“Money laundering in real estate must be monitored”: Oman
Muscat – The Oman Chamber of Commerce and Industry (OCCI) has called for a review of legislation governing property investments and protecting the sector from money laundering crimes.
During OCCI’s Ramadan Nights event held last week to discuss money laundering and its impact on the real estate sector, Redha bin Juma al Saleh, Chairman of OCCI, said that money laundering is a crime that threatens global economies.
The discussion was held under the auspices of His Highness Sayyid Mohammed bin Salim al Said, Head of the Protocol Department of the Ministry of Foreign Affairs.
“The crime of money laundering, which is the transfer of funds from the proceeds of crime with the aim of concealing and legitimizing its illegal source, threatens global economies,” Saleh said.
“The funds from money laundering represent purchasing power that is not generated by real economic activity, and therefore a source of pressure on domestic prices and leads to inflationary pressures that threaten the future of the economic and social development.”
According to the president of the OCCI, the real estate sector is used by people involved in money laundering crimes. “This requires an awareness of the methods used by money launderers to enter this vital sector, especially as many countries grant residency to property investors.”
Saleh stressed the need to review legislation governing real estate investments and secure the sector against such crimes. “OCCI is playing a major role in combating this crime through outreach efforts and emphasizing caution and care in dealings, before entering into foreign partnerships.”
For his part, Salim bin Nasser al Busaidi, a member of the public prosecutor’s office, said that the judicial authority has dealt with four crimes related to money laundering this year and 14 in 2021.

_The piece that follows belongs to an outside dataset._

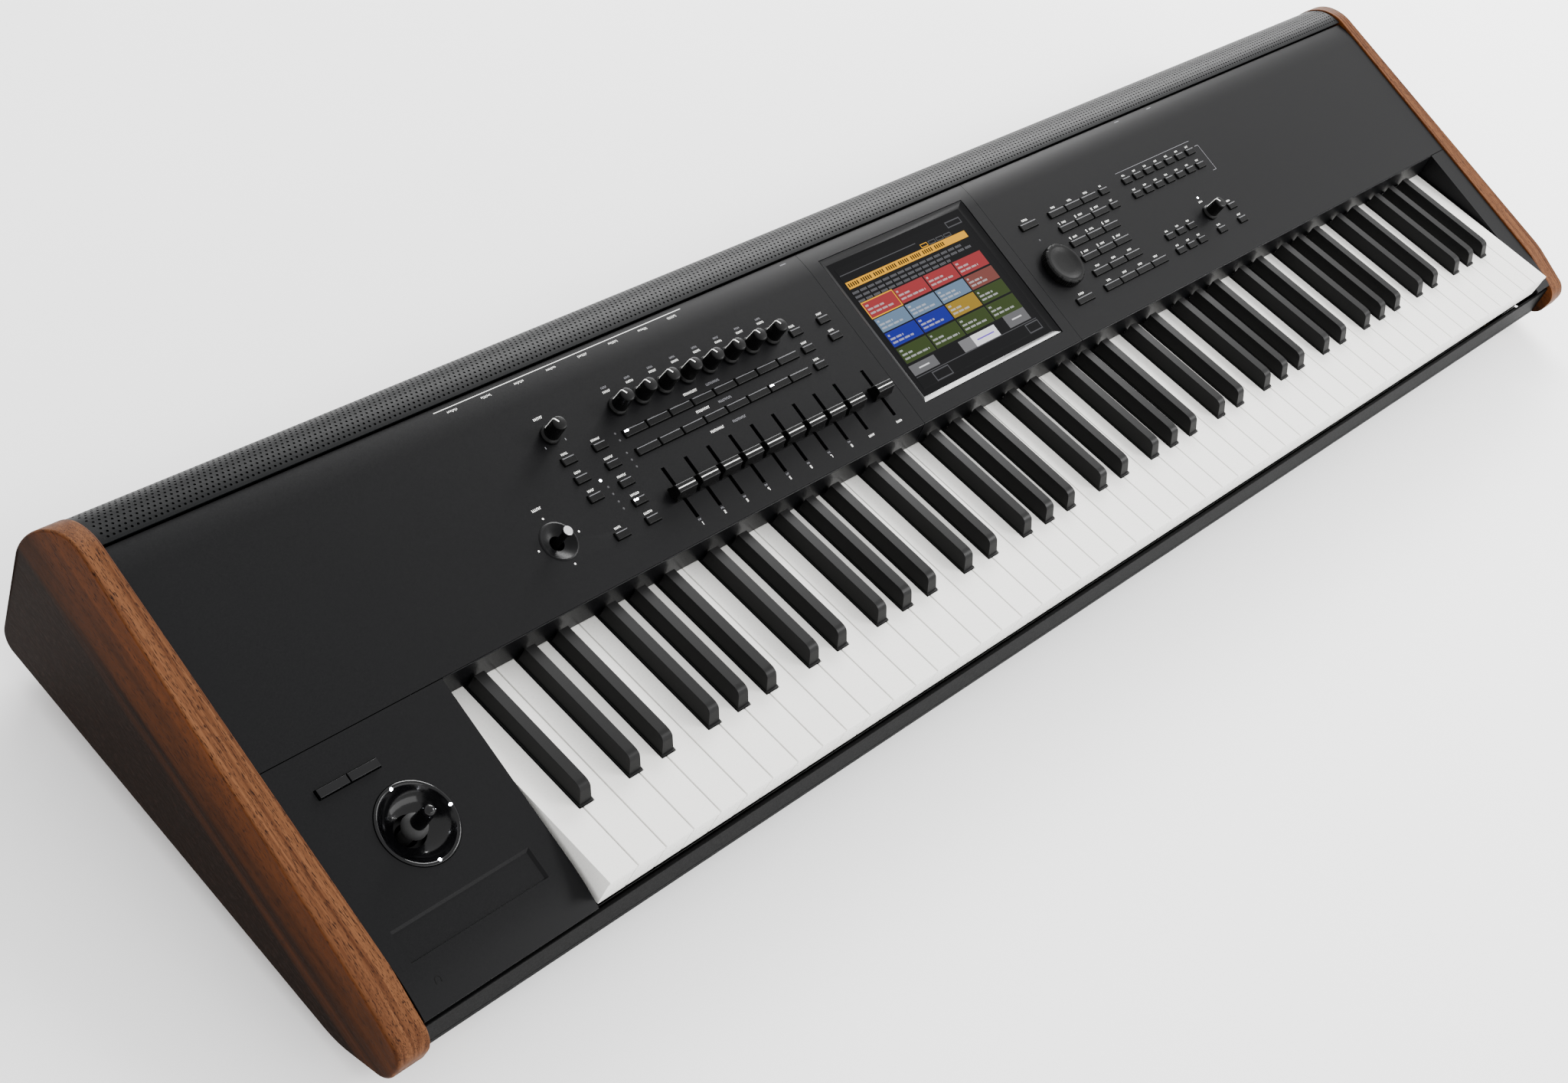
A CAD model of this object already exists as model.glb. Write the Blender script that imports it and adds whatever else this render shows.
"""Visual model of a stage synthesizer: 88 keys, sloping control panel, joysticks, wooden cheeks.

Sizes are millimetres in the key frame: X runs right from the left side of the lowest white key,
Y runs back from the fronts of the white keys, Z runs up from their tops. Pieces on the sloping
control panel use panel coordinates: x as before, s up the slope from the panel's front edge,
h square to the panel.
"""

import logging
import math
from collections.abc import Callable, Iterable, Sequence
from dataclasses import dataclass, field
from enum import Enum

import bmesh
import bpy
import numpy as np
from mathutils import Matrix, Vector

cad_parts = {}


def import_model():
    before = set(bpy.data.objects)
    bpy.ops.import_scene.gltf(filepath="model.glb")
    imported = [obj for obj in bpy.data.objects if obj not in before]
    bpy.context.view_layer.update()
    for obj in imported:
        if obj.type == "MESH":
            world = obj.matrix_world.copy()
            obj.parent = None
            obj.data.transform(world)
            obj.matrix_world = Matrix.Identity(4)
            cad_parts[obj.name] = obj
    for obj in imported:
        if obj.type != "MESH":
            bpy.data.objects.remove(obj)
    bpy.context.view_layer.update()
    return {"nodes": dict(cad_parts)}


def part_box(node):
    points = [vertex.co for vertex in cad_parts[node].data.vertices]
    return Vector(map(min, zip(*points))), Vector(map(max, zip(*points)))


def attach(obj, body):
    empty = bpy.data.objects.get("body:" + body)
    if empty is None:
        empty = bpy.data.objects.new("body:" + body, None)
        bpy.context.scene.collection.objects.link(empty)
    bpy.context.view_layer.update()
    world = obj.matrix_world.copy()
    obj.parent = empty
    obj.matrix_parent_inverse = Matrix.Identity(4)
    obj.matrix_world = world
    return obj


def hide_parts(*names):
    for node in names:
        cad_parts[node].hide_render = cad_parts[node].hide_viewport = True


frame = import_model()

LOG = logging.getLogger("synthesizer")
MM = 0.001

Point = tuple[float, float, float]
Flat = tuple[float, float]
Place = Callable[[float, float, float], Point]
Tree = bpy.types.NodeTree
Socket = bpy.types.NodeSocket
Shader = bpy.types.ShaderNode
Piece = bpy.types.Object

KEY_PITCH = 23.5
KEY_GAP = 1.0
WHITE_COUNT = 52
KEYS_WIDTH = KEY_PITCH * WHITE_COUNT
INNER_LEFT = -135.0
INNER_RIGHT = KEYS_WIDTH + 27.0
SEAM_Y = 152.6
SEAM_Z = 22.4
SLOPE = math.radians(13.84)
PANEL_LENGTH = 153.8
PLATE = 2.2
ROLL_START = 132.0
ROLL_DROP = 2.2
GRILLE_Y = 310.0
GRILLE_Z = 25.0
GRILLE_RADIUS = 34.5
FLOOR_Z = -60.0
GROUND_Z = -74.0
REAR_FACE_Y = 340.0
LEFT_SEAM_X = 453.9
RIGHT_SEAM_X = 651.4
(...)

He informed that crimes of this nature have decreased over the past two years due to the COVID-19 pandemic, the global financial crisis and a noticeable decline in economic movement.
“Oman has a strong anti-money laundering law. The sultanate also has several internal laws and regulations that regulate the work of financial and non-financial institutions that are required to report all suspicions related to the crime of money laundering,” said Busaidi.
Hassan bin Khamis al Ruqaishi, Chairman of OCCI’s Real Estate Development and Construction Committee, said: “Money laundering in the real estate sector includes converting dirty money into clean money by buying real estate with that money even if it is double its real price. . Often these amounts are paid in cash.
Ruqaishi stressed the need to activate the real estate brokerage system set up by the Ministry of Housing and Urbanism, to intensify the sensitization of the authorities concerned and to create a partnership between the real estate brokerage companies and the authorities concerned to curb the phenomenon of money laundering.